* BEGIN Data to process *
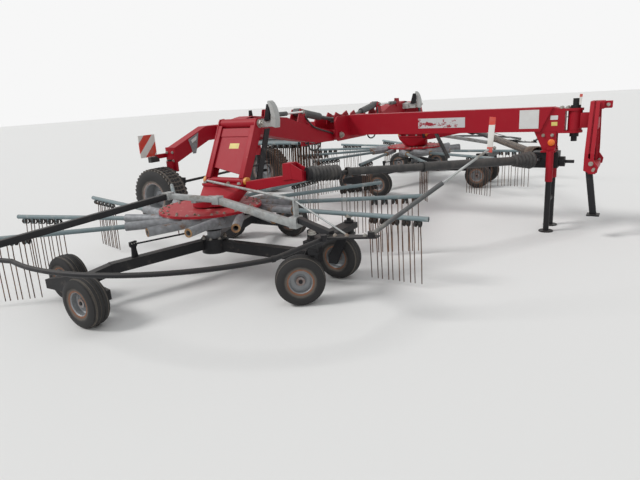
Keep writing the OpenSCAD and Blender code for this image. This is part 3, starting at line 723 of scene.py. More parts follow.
* END Data to process *
* BEGIN Data to process *
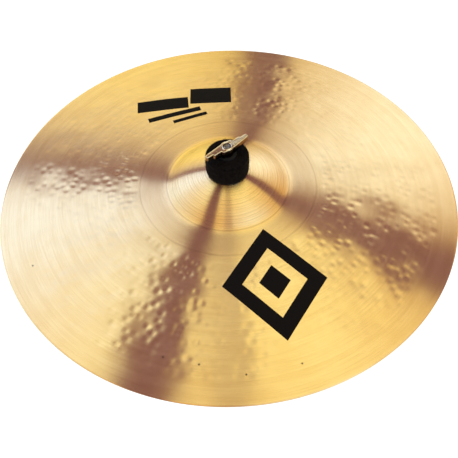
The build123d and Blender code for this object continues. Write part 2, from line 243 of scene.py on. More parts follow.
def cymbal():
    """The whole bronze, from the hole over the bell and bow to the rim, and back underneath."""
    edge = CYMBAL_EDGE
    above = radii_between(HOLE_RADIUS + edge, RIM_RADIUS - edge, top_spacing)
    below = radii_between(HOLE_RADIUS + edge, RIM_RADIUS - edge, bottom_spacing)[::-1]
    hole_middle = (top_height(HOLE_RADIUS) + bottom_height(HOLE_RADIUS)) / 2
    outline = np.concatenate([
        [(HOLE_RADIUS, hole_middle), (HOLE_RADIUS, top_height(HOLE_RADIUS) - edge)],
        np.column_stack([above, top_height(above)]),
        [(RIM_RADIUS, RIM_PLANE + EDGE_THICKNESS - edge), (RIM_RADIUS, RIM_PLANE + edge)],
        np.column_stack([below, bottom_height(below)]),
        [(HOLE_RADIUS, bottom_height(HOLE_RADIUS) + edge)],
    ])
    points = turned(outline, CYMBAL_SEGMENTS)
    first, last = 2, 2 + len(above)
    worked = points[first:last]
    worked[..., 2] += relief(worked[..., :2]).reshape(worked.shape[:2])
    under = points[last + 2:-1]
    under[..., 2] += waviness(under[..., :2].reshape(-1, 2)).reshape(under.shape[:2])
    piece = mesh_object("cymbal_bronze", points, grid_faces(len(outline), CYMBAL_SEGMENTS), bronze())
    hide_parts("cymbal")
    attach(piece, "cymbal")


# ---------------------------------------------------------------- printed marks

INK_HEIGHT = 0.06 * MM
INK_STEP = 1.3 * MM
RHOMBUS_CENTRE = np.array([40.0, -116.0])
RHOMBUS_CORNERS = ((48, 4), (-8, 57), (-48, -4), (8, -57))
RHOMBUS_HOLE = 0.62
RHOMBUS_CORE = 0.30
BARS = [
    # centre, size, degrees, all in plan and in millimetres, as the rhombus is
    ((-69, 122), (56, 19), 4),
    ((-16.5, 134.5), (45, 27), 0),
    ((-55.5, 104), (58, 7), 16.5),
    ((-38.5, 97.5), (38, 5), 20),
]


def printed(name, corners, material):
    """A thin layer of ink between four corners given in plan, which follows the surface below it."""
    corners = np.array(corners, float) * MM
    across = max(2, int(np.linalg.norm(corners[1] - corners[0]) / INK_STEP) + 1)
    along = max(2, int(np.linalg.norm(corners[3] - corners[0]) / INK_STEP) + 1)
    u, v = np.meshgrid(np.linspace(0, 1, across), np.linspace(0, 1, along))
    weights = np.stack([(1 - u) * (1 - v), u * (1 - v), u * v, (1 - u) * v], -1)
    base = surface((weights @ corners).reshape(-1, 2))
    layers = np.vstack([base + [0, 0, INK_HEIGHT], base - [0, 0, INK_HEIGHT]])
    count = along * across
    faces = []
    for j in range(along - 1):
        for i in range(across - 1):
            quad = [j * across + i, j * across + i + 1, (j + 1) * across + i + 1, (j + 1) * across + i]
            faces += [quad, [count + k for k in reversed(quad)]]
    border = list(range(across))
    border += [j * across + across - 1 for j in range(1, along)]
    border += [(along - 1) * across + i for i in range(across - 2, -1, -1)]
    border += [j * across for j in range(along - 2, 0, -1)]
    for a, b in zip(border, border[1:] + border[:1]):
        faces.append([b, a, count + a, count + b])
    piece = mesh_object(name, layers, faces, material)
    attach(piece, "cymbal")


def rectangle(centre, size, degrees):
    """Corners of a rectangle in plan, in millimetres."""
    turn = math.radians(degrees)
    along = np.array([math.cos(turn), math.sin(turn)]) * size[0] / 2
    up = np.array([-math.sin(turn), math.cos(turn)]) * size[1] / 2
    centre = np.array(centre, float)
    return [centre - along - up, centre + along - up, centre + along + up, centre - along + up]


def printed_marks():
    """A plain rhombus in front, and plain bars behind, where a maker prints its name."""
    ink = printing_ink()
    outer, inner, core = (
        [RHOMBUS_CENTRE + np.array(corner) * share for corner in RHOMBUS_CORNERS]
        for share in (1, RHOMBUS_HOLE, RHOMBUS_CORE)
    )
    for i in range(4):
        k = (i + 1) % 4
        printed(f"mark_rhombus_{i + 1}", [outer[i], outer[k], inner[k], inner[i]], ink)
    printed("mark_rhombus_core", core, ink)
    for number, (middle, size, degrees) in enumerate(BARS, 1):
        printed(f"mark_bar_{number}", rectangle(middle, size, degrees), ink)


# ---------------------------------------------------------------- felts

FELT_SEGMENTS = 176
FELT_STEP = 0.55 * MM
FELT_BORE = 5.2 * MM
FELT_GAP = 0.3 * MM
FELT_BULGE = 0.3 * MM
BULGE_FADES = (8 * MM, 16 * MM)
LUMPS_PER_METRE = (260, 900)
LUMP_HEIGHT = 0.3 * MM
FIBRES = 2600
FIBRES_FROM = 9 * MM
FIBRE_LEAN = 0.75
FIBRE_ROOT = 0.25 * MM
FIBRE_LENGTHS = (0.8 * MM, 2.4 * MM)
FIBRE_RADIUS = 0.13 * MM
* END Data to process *
▶ Challenge:
Select the lines from the entries that include the word "piece".

▶ Exercise answer:
    piece = mesh_object("cymbal_bronze", points, grid_faces(len(outline), CYMBAL_SEGMENTS), bronze())
    attach(piece, "cymbal")
    piece = mesh_object(name, layers, faces, material)
    attach(piece, "cymbal")